(CAD and scene scripts)
■ ■ ■ ■

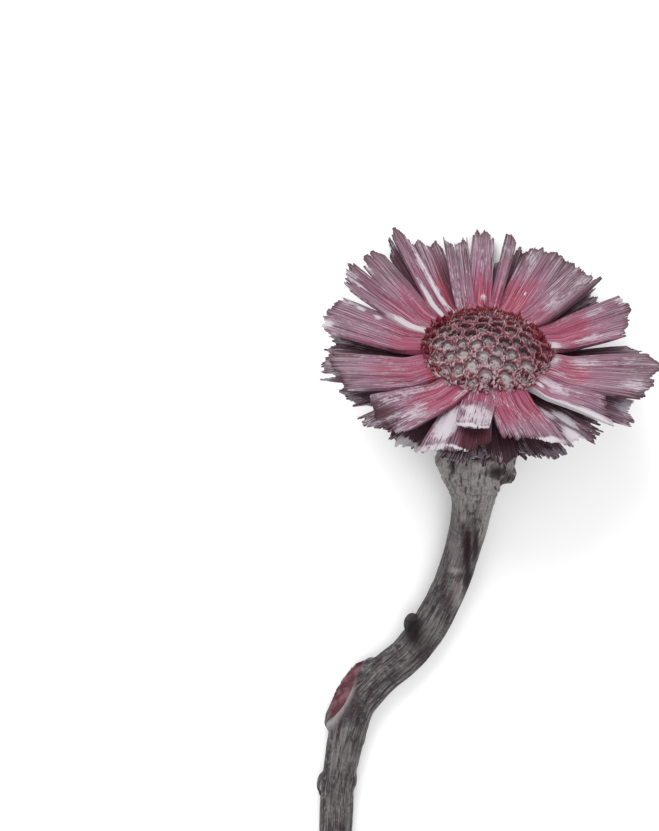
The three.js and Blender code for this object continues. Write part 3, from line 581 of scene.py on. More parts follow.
def cup_shape(n, middle, corners):
    """Points, faces and values of one cup: its thin lip, its wall, and its floor with a small ring."""
    steps = np.arange(CELL_EDGE_PARTS)[:, None]
    ring = np.concatenate([a + (b - a) * steps / CELL_EDGE_PARTS for a, b in pairs(corners)])
    around = len(ring)
    out = ring - middle
    edge = float(smoothstep(DISC_RADIUS - 4.2, DISC_RADIUS - 1.4, np.linalg.norm(middle)))

    def rough(scale, lane, seed):
        return noise(np.c_[ring * scale, np.full(around, lane)], seed)

    lip = 0.55 + 0.9 * rough(1.2, n * 3.1, 71) + 2.2 * np.maximum(rough(2.2, n * 5.3, 72), 0) + 0.5 * edge
    opening = (0.98 + shake(n, 53, 0.2)) * (1 - 0.1 * (1 + rough(0.7, n * 4.7, 74)))
    spoke = unit(out) * np.linalg.norm(out, axis=1).mean() * opening[:, None]
    off_middle = np.array([shake(n, 54), shake(n, 55)]) * 0.9
    ringed = float(smoothstep(0.3, 0.5, draw(n, 52)))
    deep = 0.6 + 0.6 * draw(n, 51)
    layers = []
    for k, (share, height) in enumerate(CUP_PROFILE):
        rounded = min(1.0, share / 0.15) * 0.85
        flat = middle + (out * (1 - rounded) + spoke * rounded) * (1 - share) + off_middle * share
        if share > RING_FROM:
            height = FLOOR_DEPTH + (height - FLOOR_DEPTH) * ringed
        rise = np.full(around, float(height))
        if LIP_FROM <= k < LIP_TO:
            rise = height * lip
        elif k == 0:
            rise = height + 0.25 * rough(1.3, 0, 73)
        away = np.minimum(np.linalg.norm(flat if share else ring, axis=1), DISC_RADIUS)
        layers.append(np.c_[flat, dome(away) + np.where(rise < 0, rise * deep, rise), np.full(around, share)])
    points = np.concatenate([*layers[:-1], layers[-1][:1]])
    faces = []
    for k in range(len(layers) - 2):
        low, high = k * around, (k + 1) * around
        faces += [[low + i, low + (i + 1) % around, high + (i + 1) % around, high + i] for i in range(around)]
    low = (len(layers) - 2) * around
    faces += [[low + i, low + (i + 1) % around, len(points) - 1] for i in range(around)]
    values = {"edge": np.full(len(points), edge), "cell": np.full(len(points), draw(n, 52))}
    return points[:, :3], faces, {"cup": points[:, 3], **values}


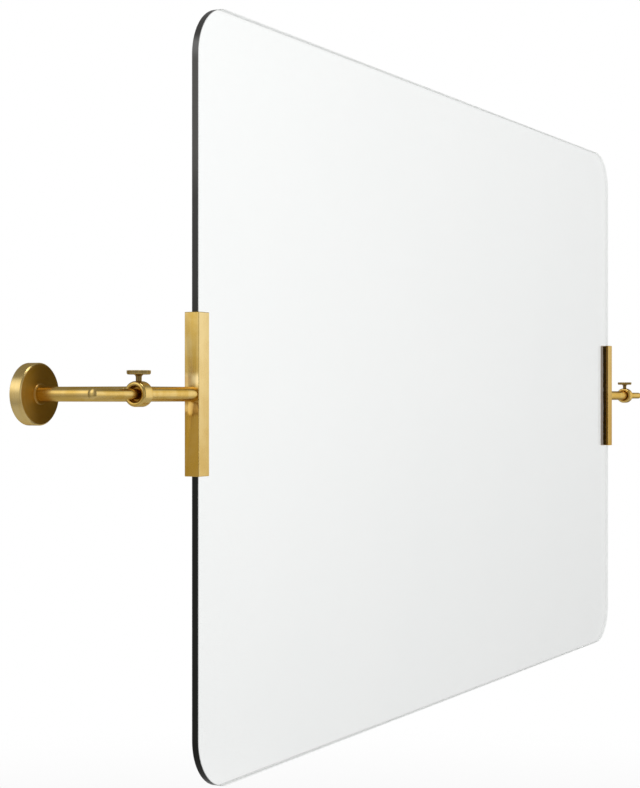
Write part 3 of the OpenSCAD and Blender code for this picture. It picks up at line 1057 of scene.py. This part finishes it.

■ ■ ■ ■

STATED GOAL:
Copy every record above exactly as it appears.

THE OUTPUT:
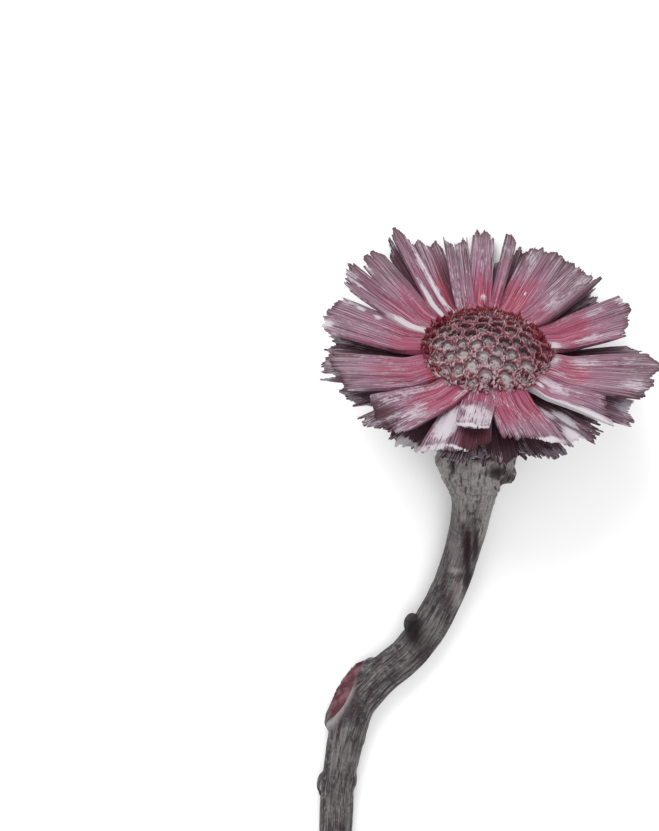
The three.js and Blender code for this object continues. Write part 3, from line 581 of scene.py on. More parts follow.
def cup_shape(n, middle, corners):
    """Points, faces and values of one cup: its thin lip, its wall, and its floor with a small ring."""
    steps = np.arange(CELL_EDGE_PARTS)[:, None]
    ring = np.concatenate([a + (b - a) * steps / CELL_EDGE_PARTS for a, b in pairs(corners)])
    around = len(ring)
    out = ring - middle
    edge = float(smoothstep(DISC_RADIUS - 4.2, DISC_RADIUS - 1.4, np.linalg.norm(middle)))

    def rough(scale, lane, seed):
        return noise(np.c_[ring * scale, np.full(around, lane)], seed)

    lip = 0.55 + 0.9 * rough(1.2, n * 3.1, 71) + 2.2 * np.maximum(rough(2.2, n * 5.3, 72), 0) + 0.5 * edge
    opening = (0.98 + shake(n, 53, 0.2)) * (1 - 0.1 * (1 + rough(0.7, n * 4.7, 74)))
    spoke = unit(out) * np.linalg.norm(out, axis=1).mean() * opening[:, None]
    off_middle = np.array([shake(n, 54), shake(n, 55)]) * 0.9
    ringed = float(smoothstep(0.3, 0.5, draw(n, 52)))
    deep = 0.6 + 0.6 * draw(n, 51)
    layers = []
    for k, (share, height) in enumerate(CUP_PROFILE):
        rounded = min(1.0, share / 0.15) * 0.85
        flat = middle + (out * (1 - rounded) + spoke * rounded) * (1 - share) + off_middle * share
        if share > RING_FROM:
            height = FLOOR_DEPTH + (height - FLOOR_DEPTH) * ringed
        rise = np.full(around, float(height))
        if LIP_FROM <= k < LIP_TO:
            rise = height * lip
        elif k == 0:
            rise = height + 0.25 * rough(1.3, 0, 73)
        away = np.minimum(np.linalg.norm(flat if share else ring, axis=1), DISC_RADIUS)
        layers.append(np.c_[flat, dome(away) + np.where(rise < 0, rise * deep, rise), np.full(around, share)])
    points = np.concatenate([*layers[:-1], layers[-1][:1]])
    faces = []
    for k in range(len(layers) - 2):
        low, high = k * around, (k + 1) * around
        faces += [[low + i, low + (i + 1) % around, high + (i + 1) % around, high + i] for i in range(around)]
    low = (len(layers) - 2) * around
    faces += [[low + i, low + (i + 1) % around, len(points) - 1] for i in range(around)]
    values = {"edge": np.full(len(points), edge), "cell": np.full(len(points), draw(n, 52))}
    return points[:, :3], faces, {"cup": points[:, 3], **values}


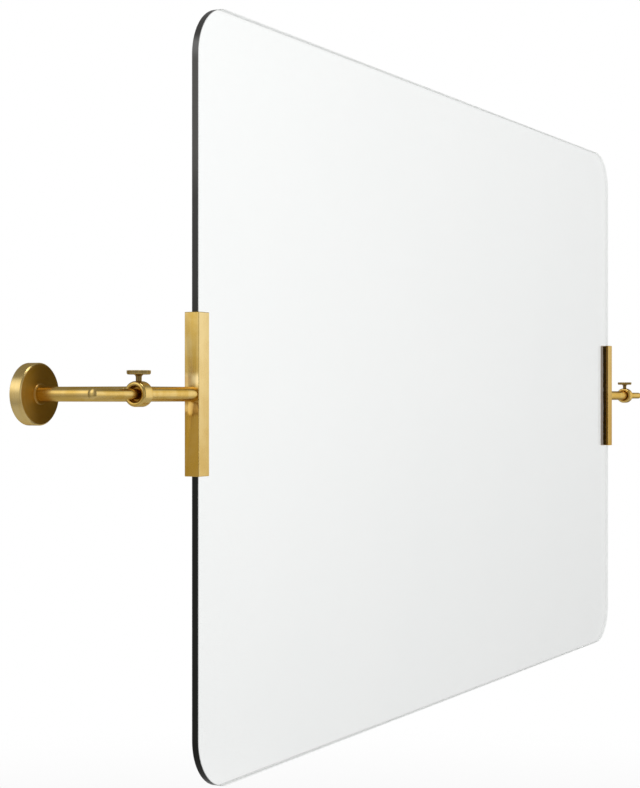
Write part 3 of the OpenSCAD and Blender code for this picture. It picks up at line 1057 of scene.py. This part finishes it.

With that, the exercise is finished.